Выбрать главу

   Был староста нашей группы, Сидельников; большой, с немного тупым лицом, не очень послушным голосом; но замечательно одаренный для пластики. Из него вышел бы прекрасный мимист. В нашем ритмическом представлении, которое мы дали и дважды повторили в театре Зона, он изображал Вождя в мимической картине, сочиненной Ниной Георгиевной Александровой, нашей главной ритмичкой в Москве. В нем было что-то индейское; он был бы великолепен краснокожим и с перьями на затылке. Он был коммунист, пошел добровольцем и погиб на льду под Кронштадтом при последнем восстании...

   Был длинный, долговязый Языканов, заменивший покойного Сидельникова в Вожде.
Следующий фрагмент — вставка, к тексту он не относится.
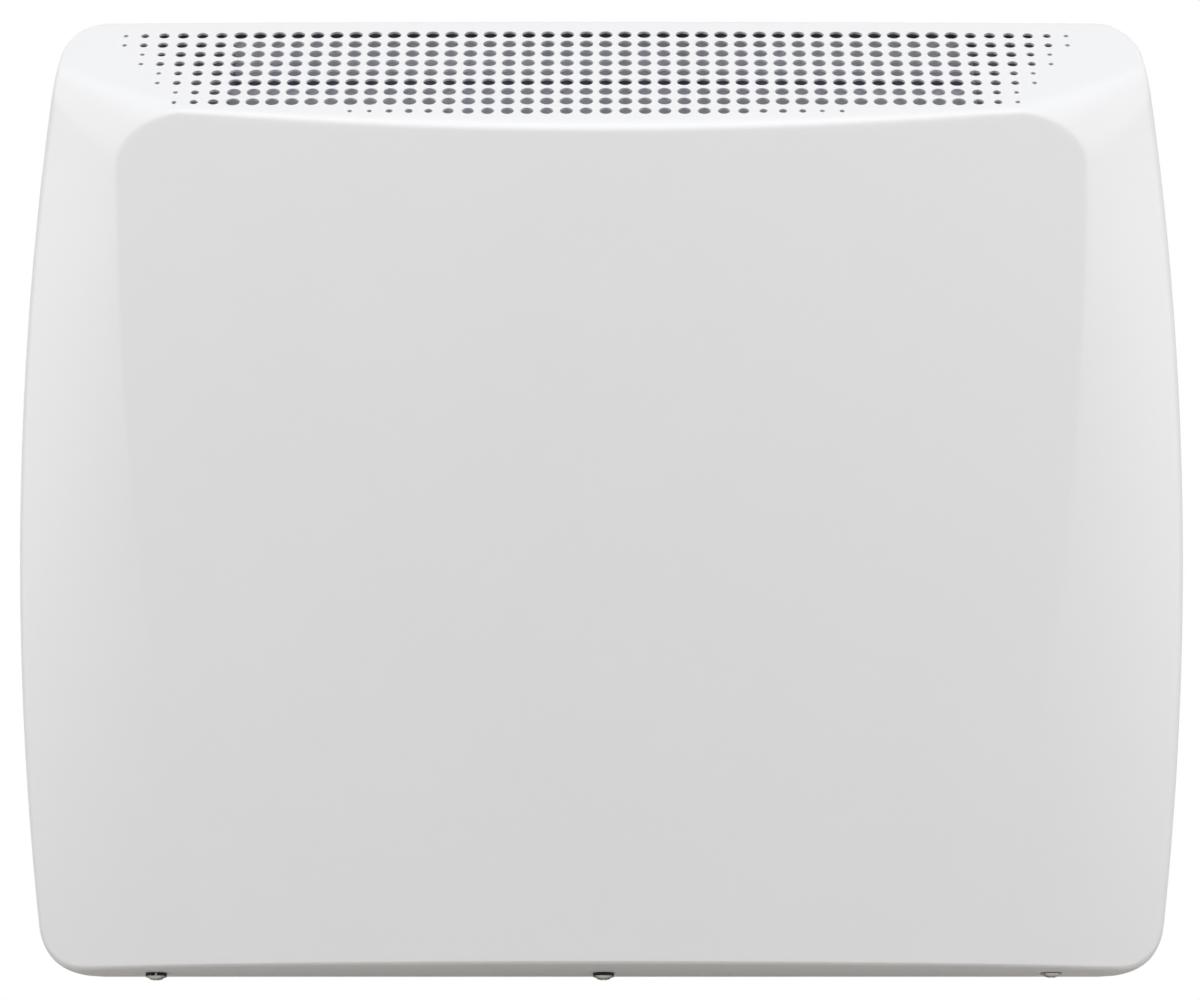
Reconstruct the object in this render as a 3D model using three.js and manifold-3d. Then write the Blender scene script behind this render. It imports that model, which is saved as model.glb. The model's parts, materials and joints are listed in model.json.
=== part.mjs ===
// Wall-mounted electric panel heater with a pressed, perforated front cover.
// Millimetres, +Z up, front towards -Y. The origin is the centre of the wall bracket's back face.
// "depth" is the distance in front of the wall, so y = -depth.
import * as THREE from 'three';
import { mergeVertices } from 'three/addons/utils/BufferGeometryUtils.js';
import Module from 'manifold-3d';

const wasm = await Module();
wasm.setup();

// Driving dimensions of the case
const TOP_Z = 215;
const BOTTOM_Z = -212.8;
const WIDEST_HALF = 259.3;
const WIDEST_Z = -24;
const SIDE_ARC_R = 1540;
const FACE_DEPTH = 102.9;
const FACE_BOW = 3.58e-4;
const TOP_RIM_DEPTH = 22;
const TOP_SLOPE = 1.483;
const SIDE_RIM_DEPTH = 45;
const SIDE_RIM_CHAMFER = { x: 1.2, depth: 2.1 };
const RIM_SINK = 0.3;
const CREASE_CORNER_R = 26;
const UNDER_FRONT_Z = -200;
const UNDER_BACK_DEPTH = 40;
const UNDER_EDGE_R = 7;
const CREASE_HALF = 212.5;
const CREASE_CURVE = 3.2e-4;
const CREASE_STRAIGHT_Z = 150;
const BAND_FLAT_Z = 130;
const BAND_ROUND_SPAN = 190;
const TOP_CORNER = { r: 22, tilt: 8 };
const BOTTOM_CORNER = { r: 25, tilt: 6.2 };
const SHEET = 1.2;
const COVER_BACK_DEPTH = 4;
const FIT = 0.3;

// Driving dimensions of the grille
const GRILLE_PITCH = 8.6;
const GRILLE_ROW_STEP_Z = 4.8125;
const GRILLE_FIRST_Z = 208.35;
const GRILLE_CENTRE_X = -2.45;
const GRILLE_COLUMNS = 50;
const GRILLE_ROW_STARTS = [0, 0, 1, 1, 2, 2, 3, 3, 12];
const GRILLE_FULL_FROM_COLUMN = 6;
const HOLE_FULL = 6.1;
const HOLE_EDGE_SIZES = [2.2, 3.6, 4.7, 5.1];
const HOLE_LAST_ROW_SIZES = [2.2, 2.2, 3.1, 3.5, 3.5, 4.8, 5.2];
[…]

Светлая природа, чистая...

   Маленький Алексей Матавин был тонко чувствующий, впечатлительный к красоте; отличный ритмист.

   Был Григорьев, бывший когда-то учителем, хорошо, тепло и с пониманием говоривший о детях. Это тот, который мне читал протокол заседания...
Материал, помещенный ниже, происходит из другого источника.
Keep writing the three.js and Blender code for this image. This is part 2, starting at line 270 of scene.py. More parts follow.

   Был и другой Григорьев; мы звали его "Гриша". Милый, замечательно аккуратный, так что занимал даже какую-то по Пролеткульту должность, выдавал какие-то свидетельства, подписывал бланки. И наш "Гришенька" был не совсем безразличен к некоторому почету, связанному со всяким званием: он все-таки чувствовал себя маленьким органом советской власти; но это было не из чванства, а только вследствие природной скромности его и необыкновенно совестливого отношения к обязанностям. Его все любили...

   Прекрасный малый был Носов, разумный, с ясными взглядами. Вспоминаю о нем еще с особенным интересом потому, что, выходя с большой нашей ритмической демонстрации, он сказал мне: "Я в первый раз понял, что значит, когда говорят, что искусство облагораживает душу..."
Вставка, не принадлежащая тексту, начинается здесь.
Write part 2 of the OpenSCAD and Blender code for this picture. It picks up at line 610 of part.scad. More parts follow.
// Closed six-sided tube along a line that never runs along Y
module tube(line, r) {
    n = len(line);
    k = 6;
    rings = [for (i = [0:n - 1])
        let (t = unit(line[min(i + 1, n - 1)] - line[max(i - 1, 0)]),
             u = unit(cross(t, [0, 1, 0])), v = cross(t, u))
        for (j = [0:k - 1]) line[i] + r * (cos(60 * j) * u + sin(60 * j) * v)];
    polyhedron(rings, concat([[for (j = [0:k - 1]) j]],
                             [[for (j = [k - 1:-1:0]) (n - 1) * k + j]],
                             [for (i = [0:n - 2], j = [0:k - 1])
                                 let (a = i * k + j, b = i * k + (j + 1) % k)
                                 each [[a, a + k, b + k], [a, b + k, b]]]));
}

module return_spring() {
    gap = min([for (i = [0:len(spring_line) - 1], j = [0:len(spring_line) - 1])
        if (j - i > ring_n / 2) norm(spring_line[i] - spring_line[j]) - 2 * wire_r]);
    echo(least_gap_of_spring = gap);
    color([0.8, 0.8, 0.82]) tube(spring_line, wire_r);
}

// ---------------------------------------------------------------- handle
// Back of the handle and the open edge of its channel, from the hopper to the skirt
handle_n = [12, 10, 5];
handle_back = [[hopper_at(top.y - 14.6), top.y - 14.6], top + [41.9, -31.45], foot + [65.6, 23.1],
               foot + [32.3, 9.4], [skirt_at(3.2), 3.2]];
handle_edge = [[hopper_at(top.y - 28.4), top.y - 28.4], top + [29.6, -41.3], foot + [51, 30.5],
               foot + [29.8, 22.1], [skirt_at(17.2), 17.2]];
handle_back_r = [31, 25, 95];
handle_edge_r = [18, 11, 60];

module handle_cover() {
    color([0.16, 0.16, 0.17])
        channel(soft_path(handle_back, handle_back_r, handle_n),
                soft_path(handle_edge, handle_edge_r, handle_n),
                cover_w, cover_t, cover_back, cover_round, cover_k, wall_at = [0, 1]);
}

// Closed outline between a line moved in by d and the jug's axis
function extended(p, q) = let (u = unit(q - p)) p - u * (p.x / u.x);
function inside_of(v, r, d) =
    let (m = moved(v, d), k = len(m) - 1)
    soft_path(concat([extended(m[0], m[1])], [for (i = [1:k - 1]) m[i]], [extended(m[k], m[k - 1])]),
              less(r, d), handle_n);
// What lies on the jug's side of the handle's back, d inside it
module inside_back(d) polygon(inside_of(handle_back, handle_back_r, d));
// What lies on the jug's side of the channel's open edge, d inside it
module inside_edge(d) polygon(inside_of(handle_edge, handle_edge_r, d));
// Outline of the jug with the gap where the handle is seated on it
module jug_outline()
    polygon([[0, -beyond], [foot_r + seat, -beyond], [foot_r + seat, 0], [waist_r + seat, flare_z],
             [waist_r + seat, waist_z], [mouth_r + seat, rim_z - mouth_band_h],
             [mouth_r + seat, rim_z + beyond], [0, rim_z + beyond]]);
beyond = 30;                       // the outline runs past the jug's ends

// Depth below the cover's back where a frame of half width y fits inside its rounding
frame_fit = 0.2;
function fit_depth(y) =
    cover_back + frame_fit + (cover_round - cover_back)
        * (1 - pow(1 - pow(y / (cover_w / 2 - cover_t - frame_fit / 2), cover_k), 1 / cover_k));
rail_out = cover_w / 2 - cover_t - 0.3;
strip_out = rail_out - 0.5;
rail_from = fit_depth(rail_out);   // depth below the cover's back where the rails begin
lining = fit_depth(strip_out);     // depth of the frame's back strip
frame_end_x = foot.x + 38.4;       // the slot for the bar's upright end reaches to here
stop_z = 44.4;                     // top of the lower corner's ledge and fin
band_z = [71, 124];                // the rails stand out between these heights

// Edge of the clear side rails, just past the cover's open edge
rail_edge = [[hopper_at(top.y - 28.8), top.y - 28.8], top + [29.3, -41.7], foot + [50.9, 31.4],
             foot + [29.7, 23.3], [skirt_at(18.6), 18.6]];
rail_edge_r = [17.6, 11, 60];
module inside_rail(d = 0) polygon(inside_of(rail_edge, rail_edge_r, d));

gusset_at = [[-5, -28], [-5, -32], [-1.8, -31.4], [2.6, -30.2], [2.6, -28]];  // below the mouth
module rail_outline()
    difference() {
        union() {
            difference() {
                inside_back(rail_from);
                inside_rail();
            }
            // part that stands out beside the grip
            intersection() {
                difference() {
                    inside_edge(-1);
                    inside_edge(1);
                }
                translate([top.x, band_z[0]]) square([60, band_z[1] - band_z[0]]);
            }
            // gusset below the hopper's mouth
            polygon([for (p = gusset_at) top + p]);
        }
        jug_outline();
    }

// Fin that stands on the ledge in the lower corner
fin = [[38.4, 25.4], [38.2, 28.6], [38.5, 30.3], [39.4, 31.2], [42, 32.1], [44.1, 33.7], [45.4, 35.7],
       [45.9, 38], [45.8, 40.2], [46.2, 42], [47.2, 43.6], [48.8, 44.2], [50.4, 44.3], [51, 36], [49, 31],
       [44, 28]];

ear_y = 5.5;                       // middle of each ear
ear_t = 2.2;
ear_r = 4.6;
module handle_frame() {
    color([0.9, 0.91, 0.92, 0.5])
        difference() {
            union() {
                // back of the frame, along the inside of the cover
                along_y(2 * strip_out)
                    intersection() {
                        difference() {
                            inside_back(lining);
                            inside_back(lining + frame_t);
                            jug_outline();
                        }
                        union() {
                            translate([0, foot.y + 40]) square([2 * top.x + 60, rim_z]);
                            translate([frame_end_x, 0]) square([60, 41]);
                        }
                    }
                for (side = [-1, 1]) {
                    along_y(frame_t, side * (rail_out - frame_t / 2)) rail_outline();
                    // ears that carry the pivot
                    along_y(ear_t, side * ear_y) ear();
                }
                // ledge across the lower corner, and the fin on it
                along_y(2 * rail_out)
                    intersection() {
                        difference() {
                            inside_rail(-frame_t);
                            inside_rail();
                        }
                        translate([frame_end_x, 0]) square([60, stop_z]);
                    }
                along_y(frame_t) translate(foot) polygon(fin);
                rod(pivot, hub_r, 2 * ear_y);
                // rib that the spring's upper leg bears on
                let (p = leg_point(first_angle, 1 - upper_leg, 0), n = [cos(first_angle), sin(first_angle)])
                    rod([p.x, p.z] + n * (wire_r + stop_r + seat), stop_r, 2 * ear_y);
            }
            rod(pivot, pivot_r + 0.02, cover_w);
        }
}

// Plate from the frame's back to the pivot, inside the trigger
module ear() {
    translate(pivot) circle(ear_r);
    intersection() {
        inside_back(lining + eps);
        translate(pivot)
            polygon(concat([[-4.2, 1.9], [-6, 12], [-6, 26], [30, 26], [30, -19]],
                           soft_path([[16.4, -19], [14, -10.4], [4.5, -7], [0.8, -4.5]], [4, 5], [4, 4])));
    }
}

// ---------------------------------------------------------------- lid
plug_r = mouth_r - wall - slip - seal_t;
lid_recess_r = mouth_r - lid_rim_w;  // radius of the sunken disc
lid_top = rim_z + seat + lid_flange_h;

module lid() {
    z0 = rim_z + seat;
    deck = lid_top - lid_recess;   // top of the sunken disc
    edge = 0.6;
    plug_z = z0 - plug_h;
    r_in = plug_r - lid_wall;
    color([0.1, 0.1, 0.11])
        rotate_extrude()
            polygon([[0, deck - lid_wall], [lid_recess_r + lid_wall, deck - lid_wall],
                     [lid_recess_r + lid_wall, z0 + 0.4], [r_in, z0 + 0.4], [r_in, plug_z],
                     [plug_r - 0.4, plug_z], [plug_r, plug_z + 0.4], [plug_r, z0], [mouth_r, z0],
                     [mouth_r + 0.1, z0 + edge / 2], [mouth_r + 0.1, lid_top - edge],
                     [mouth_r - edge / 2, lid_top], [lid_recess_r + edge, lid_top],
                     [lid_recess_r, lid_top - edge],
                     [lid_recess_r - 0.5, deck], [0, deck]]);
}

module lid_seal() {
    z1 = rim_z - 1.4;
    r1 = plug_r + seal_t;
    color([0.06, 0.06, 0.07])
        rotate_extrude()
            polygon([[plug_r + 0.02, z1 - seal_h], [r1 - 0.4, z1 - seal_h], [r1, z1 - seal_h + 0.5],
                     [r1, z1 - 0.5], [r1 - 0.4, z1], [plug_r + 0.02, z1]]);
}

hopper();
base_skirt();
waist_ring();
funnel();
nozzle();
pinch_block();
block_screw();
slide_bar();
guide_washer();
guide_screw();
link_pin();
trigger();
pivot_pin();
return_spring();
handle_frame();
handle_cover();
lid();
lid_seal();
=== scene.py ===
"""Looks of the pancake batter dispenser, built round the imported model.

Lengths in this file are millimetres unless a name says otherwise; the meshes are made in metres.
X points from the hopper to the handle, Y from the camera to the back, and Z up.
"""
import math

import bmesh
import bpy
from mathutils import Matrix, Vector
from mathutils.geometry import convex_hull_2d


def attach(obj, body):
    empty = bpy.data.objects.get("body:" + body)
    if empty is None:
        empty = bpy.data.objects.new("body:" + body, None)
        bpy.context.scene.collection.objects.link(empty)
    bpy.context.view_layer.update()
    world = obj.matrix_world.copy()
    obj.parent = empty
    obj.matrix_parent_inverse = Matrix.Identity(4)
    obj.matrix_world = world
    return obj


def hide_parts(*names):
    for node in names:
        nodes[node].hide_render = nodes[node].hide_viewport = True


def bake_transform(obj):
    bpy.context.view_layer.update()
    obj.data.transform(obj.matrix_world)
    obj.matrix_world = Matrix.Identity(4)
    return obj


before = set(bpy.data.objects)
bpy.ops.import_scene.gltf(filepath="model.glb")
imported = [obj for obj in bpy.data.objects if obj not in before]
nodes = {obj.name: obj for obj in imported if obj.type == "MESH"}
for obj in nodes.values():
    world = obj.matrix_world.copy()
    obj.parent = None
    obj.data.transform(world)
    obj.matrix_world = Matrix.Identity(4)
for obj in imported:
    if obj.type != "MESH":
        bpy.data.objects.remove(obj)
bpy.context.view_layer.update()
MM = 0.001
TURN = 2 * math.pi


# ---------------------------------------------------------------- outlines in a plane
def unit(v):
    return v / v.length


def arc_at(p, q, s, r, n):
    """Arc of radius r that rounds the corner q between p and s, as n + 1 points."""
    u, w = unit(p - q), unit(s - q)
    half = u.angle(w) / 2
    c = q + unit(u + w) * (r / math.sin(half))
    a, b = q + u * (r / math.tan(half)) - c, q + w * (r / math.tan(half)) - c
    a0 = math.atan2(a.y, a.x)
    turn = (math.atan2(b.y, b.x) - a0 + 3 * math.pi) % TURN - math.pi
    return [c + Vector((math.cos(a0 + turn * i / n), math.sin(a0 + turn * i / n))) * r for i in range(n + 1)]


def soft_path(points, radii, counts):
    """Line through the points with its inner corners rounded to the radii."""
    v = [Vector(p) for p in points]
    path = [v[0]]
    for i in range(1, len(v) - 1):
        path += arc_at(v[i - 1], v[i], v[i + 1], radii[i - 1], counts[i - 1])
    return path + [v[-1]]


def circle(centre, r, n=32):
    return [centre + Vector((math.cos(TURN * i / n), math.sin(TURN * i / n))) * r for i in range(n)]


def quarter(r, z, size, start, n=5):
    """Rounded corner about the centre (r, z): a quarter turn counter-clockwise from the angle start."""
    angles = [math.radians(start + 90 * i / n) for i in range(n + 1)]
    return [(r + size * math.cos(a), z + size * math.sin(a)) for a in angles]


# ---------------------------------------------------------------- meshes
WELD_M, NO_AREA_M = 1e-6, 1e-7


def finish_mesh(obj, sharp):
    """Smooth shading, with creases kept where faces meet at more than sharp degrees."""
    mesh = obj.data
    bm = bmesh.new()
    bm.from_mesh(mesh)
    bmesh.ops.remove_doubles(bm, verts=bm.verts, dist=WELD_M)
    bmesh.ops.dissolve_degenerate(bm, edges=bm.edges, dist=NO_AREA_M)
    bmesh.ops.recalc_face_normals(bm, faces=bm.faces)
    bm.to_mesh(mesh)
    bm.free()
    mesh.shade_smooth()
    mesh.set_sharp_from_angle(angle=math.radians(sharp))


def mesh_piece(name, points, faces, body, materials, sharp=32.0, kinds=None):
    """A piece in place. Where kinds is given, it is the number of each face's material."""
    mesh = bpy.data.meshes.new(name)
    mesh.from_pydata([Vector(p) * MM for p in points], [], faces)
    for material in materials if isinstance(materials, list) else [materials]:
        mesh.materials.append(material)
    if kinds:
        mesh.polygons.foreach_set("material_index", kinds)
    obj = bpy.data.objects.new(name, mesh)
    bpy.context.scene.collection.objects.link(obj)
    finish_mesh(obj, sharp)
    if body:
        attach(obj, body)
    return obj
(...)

   Было двое Тумановых: один просто Туманов, а другой "Туманов с трубкой". Последний был молчаливый, все вслушивался да присматривался. Раз спросил его: "Отчего вы, Туманов, никогда не отвечаете? Я ведь и не знаю даже, знаете ли вы или не знаете. Могу подумать, что вы безучастны". Он показал мне свою тетрадь, в которой все было записано и которая свидетельствовала о вдумчивом внимании.

   Был Петров, человек с волей и врожденным чувством порядка.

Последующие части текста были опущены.